The High Court noted that the rejection was based on prior arts D1, D3, and D5, which were deemed to teach away from the claimed invention. Justice Balaji highlighted that the European Patent Office had granted a patent to Kyorin Pharmaceutical considering the same prior arts. Additionally, the process patent for manufacturing the tablet had already been granted to the appellant in a co-pending application, reinforcing the inventive step.

“Once the process patent for the method of manufacturing the tablet is granted, the respondent is estopped from rejecting the product patent for lack of inventive step,” the judgment emphasized.

Distinction Between Product and Process Patents:

The court underscored the legal distinction between product and process patents. It clarified that a granted process patent does not negate the inventive step in the product itself. Justice Balaji criticized the respondent’s approach of conflating the two and reopening scrutiny of the process after granting the process patent.

“Product patents and process patents are different, and merely because the appellant successfully obtained a patent for the process, the application for a product patent cannot be refused,” the court noted.
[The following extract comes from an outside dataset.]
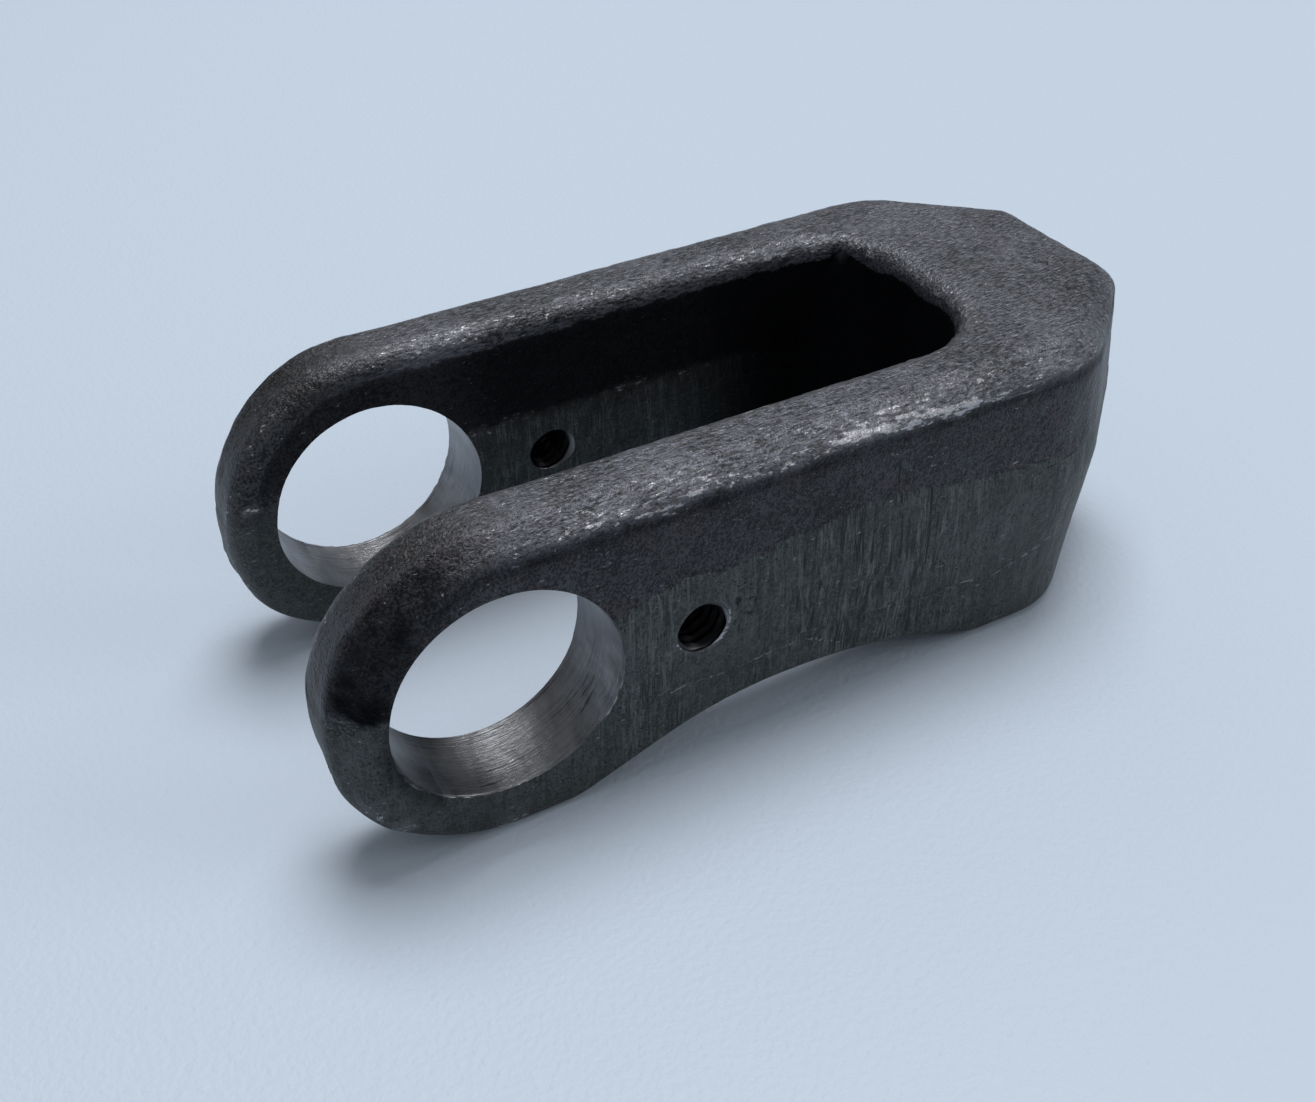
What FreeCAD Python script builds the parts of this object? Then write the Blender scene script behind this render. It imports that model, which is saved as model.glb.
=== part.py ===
"""Forged yoke: a one-piece drop-forged steel clevis with machined pin bores.

The forging is modelled as the two halves of its die, one above and one below
the parting plane.  Both have the same draft; the upper half's edges are rounded
and the lower half's are flat.  The pin bore and the tapped cross holes are
machined after the halves are joined.

Frame: origin on the pin axis, midway between the arms.  +X runs from the pin
to the rear of the yoke, +Y along the pin, +Z up.  Millimetres and degrees.
"""
import FreeCAD, Part
import Sketcher
import math
import os

V = FreeCAD.Vector

SIZES = {
    # machined features
    "bore_d": 25.4,         # pin bore through both arms
    "tap_drill_d": 5.2,     # cross holes, tapped 1/4-20 UNC
    "tap_pos": 22.1,        # cross holes behind the pin axis
    # forging in plan, at the parting plane
    "parting": 2.2,         # height of that plane above the pin axis
    "half_width": 24.5,     # outer side of an arm from the middle
    "slot_half": 13.1,      # inner side of an arm from the middle
    "slot_end": 64.9,       # closed end of the slot
    "slot_corner": 9.6,     # corners of the closed end
    "bend_pos": 73.9,       # where the sides turn in towards the rear
    "bend_radius": 15.0,
    "rear_pos": 89.5,       # rear face
    "rear_half": 10.2,      # half width of the rear face
    "rear_radius": 5.0,
    # forging in side view
    "eye_pos": 0.9,         # centre of the eye's round behind the pin axis
    "eye_radius": 19.1,     # round of the eyes, and height of the flat top
    "arch_angle": 20.0,     # slope that leads from under the eye into the arch
    "arch_pos": 34.0,       # highest point of the arch under the arms
    "arch_height": 12.6,    # depth of that point below the pin axis
    "arch_front": 50.0,     # arch radius towards the eye
    "arch_back": 64.0,      # arch radius towards the rear
    "rear_depth": 18.0,     # underside of the rear block
    "pad_blend": 6.0,       # rounding where the eye's flat meets the slope
    "foot_blend": 9.0,      # rounding where the arch meets the rear underside
    # draft angles
    "draft_eye": 5.0,       # front of the eyes, below the parting plane
    "draft_outside": 3.5,   # sides, tail and rear, both halves
    "draft_slot": 5.0,      # walls of the slot, both halves
    # edge radii of the upper half
    "top_outer": 4.5,       # outer rim
    "top_inner": 2.3,       # rim of the slot
    # flats on the edges of the lower half
    "low_outer": 0.8,       # outer rim
    "low_inner": 2.5,       # rim of the slot
    # how far the cutting sketches reach past the forging
    "margin": 12.0,
}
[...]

While the court set aside the rejection based on lack of inventive step, it remitted the issue of non-patentability under Section 3€ back to the Assistant Controller for fresh consideration. The court mandated that a different Patent Controller should conduct the re-evaluation and include a hearing for the appellant.

Justice Balaji remarked, “The process for which the patent was granted is distinct and different from the resultant product arising from the employment of the process. The respondent was estopped from even examining ‘lack of inventive step’.”

The High Court’s judgment in favor of Kyorin Pharmaceutical marks a pivotal moment in patent law, reinforcing the distinction between product and process patents. By overturning the rejection and remanding the issue of non-patentability for fresh consideration, the court has ensured a fair reassessment of the appellant’s claims. This decision is expected to have significant implications for future patent applications, particularly those involving innovative pharmaceutical products.